You are viewing documentation about an older version (1.3.0). View latest version

snowflake.snowpark.functions.pandas_udf¶

snowflake.snowpark.functions.pandas_udf(func: Callable | None = None, *, return_type: DataType | None = None, input_types: List[DataType] | None = None, name: str | Iterable[str] | None = None, is_permanent: bool = False, stage_location: str | None = None, imports: List[str | Tuple[str, str]] | None = None, packages: List[str | module] | None = None, replace: bool = False, if_not_exists: bool = False, session: Session | None = None, parallel: int = 4, max_batch_size: int | None = None, statement_params: Dict[str, str] | None = None, source_code_display: bool = True) → UserDefinedFunction | partial[source]¶

Registers a Python function as a vectorized UDF and returns the UDF. The arguments, return value and usage of this function are exactly the same as udf(), but this function can only be used for registering vectorized UDFs.

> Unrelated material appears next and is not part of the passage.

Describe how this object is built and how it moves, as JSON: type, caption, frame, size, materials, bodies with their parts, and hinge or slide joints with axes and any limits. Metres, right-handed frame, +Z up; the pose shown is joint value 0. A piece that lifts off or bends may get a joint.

See examples in UDFRegistration.

Example:

>>> from snowflake.snowpark.types import PandasSeriesType, PandasDataFrameType, IntegerType
>>> add_one_df_pandas_udf = pandas_udf(
...     lambda df: df[0] + df[1] + 1,
...     return_type=PandasSeriesType(IntegerType()),
...     input_types=[PandasDataFrameType([IntegerType(), IntegerType()])]
... )
>>> df = session.create_dataframe([[1, 2], [3, 4]], schema=["a", "b"])
>>> df.select(add_one_df_pandas_udf("a", "b").alias("result")).order_by("result").show()
------------
|"RESULT"  |
------------
|4         |
|8         |
------------
Copy

or as named Pandas UDFs that are accesible in the same session. Instead of calling pandas_udf as function, it can be also used as a decorator:

Example:

>>> from snowflake.snowpark.types import PandasSeriesType, PandasDataFrameType, IntegerType
>>> @pandas_udf(
...     return_type=PandasSeriesType(IntegerType()),
...     input_types=[PandasDataFrameType([IntegerType(), IntegerType()])],
... )
... def add_one_df_pandas_udf(df):
...     return df[0] + df[1] + 1
>>> df = session.create_dataframe([[1, 2], [3, 4]], schema=["a", "b"])
>>> df.select(add_one_df_pandas_udf("a", "b").alias("result")).order_by("result").show()
------------
|"RESULT"  |
------------
|4         |
|8         |
------------
Copy